● Input
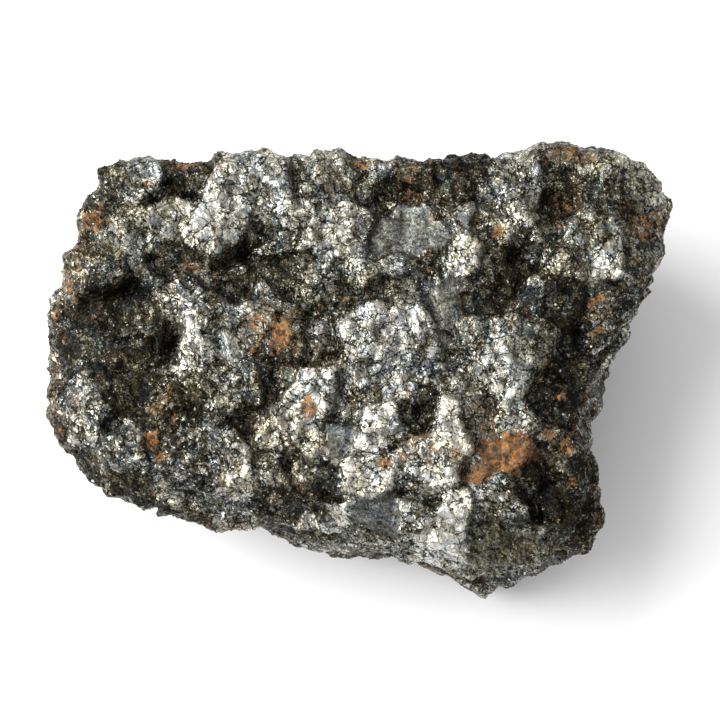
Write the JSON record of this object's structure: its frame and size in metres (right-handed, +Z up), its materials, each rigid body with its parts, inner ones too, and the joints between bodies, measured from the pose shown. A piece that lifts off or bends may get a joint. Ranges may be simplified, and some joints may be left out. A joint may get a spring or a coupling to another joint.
{
  "type": "arsenopyrite specimen",
  "caption": "Rough, broken block of massive silver-grey metallic ore with a ragged upper face, stained brown in patches, lying on a small flat spot.",
  "frame": {"origin": "middle of the specimen's bounding box, on the surface it rests on", "axes": "+X along the longest extent, +Y towards the back edge of the broken face, +Z up, out of the broken face"},
  "size_m": [0.1047, 0.0745, 0.0468],
  "materials": {
    "ore_stone": "fine-grained metallic ore, silver-grey with olive, brown and rust stains"
  },
  "bodies": {
    "root": {"ore_stone": "ore_stone"}
  },
  "joints": []
}
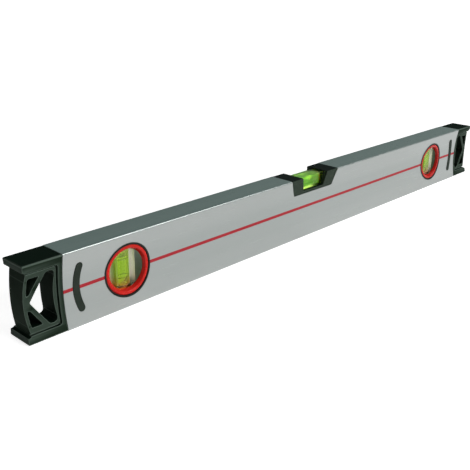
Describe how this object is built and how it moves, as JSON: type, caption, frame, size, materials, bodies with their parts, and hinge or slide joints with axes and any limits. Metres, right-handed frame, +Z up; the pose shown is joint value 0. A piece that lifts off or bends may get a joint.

● What needs to be done
Give only the number of lines in the material above that include the word "type".

● Solution to the exercise
2